Masa Depan Inklusi dan Peran Eksperimen Sosial
Jadi, gimana nih masa depan inklusi di dunia kita, guys? Dan apa sih peran eksperimen sosial disabilitas di dalamnya? Jujur aja, masih banyak banget yang perlu kita kerjain. Tapi, dengan adanya eksperimen-eksperimen kayak gini, kita punya harapan yang cerah. Eksperimen disabilitas ini bukan cuma sekadar gimmick sesaat, lho. Ini adalah alat yang powerful banget buat ngajak orang buat ngerasain langsung apa yang dirasain sama teman-teman disabilitas. Dengan merasakan sedikit aja kesulitan mengakses gedung, atau betapa membingungkannya navigasi tanpa panduan yang jelas, orang jadi lebih 'ngeh' sama pentingnya aksesibilitas. Ini bisa memicu perubahan di level individu, kayak jadi lebih sabar dan pengertian, sampai ke level yang lebih besar, kayak mendorong pemerintah atau perusahaan buat bikin kebijakan dan produk yang lebih ramah disabilitas.
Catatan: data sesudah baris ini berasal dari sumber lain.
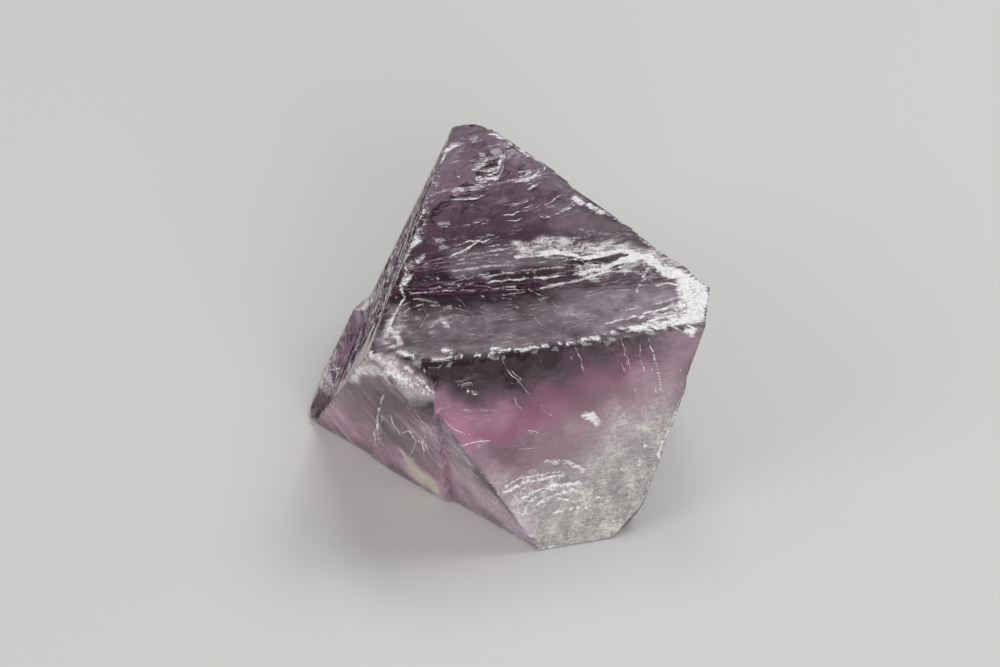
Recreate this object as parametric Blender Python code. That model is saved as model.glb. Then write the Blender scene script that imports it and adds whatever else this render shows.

Ke depannya, kita berharap eksperimen semacam ini bisa jadi lebih terintegrasi dalam kurikulum pendidikan atau program pelatihan. Bayangin aja, anak-anak sekolah udah diajarin empati dari kecil lewat simulasi yang proper. Atau para profesional di bidang desain, arsitektur, atau pelayanan publik dikasih kesempatan buat ngerasain tantangan yang dihadapi pengguna disabilitas. Ini bakal bikin mereka lebih 'melek' dari awal karir mereka. Selain itu, teknologi juga punya peran besar. Dengan kemajuan virtual reality (VR) atau augmented reality (AR), simulasi disabilitas bisa jadi makin realistis dan mendalam, memberikan pengalaman yang lebih kaya tanpa harus selalu melibatkan risiko fisik yang besar. Ini bisa jadi cara yang super efektif buat edukasi massal.
Yang paling penting, kita harus memastikan bahwa narasi yang dibangun dari eksperimen ini selalu berpusat pada pemberdayaan dan penghargaan terhadap hak-hak penyandang disabilitas. Bukan sekadar tentang 'kasihan' atau 'kesulitan', tapi tentang potensi, kontribusi, dan kesetaraan. Eksperimen ini harus jadi batu loncatan untuk menciptakan dunia di mana disabilitas bukan lagi penghalang, melainkan bagian dari keragaman manusia yang dirayakan. Para pembuat konten dan peneliti harus terus bekerja sama dengan komunitas disabilitas untuk memastikan bahwa suara mereka didengar dan pengalaman mereka diwakili secara akurat dan penuh hormat. Tujuannya adalah masyarakat yang benar-benar inklusif, di mana setiap orang punya kesempatan yang sama untuk berpartisipasi, berkembang, dan merasa dihargai. Eksperimen ini adalah salah satu alat untuk mencapai visi besar itu. Mari kita gunakan dengan bijak, guys!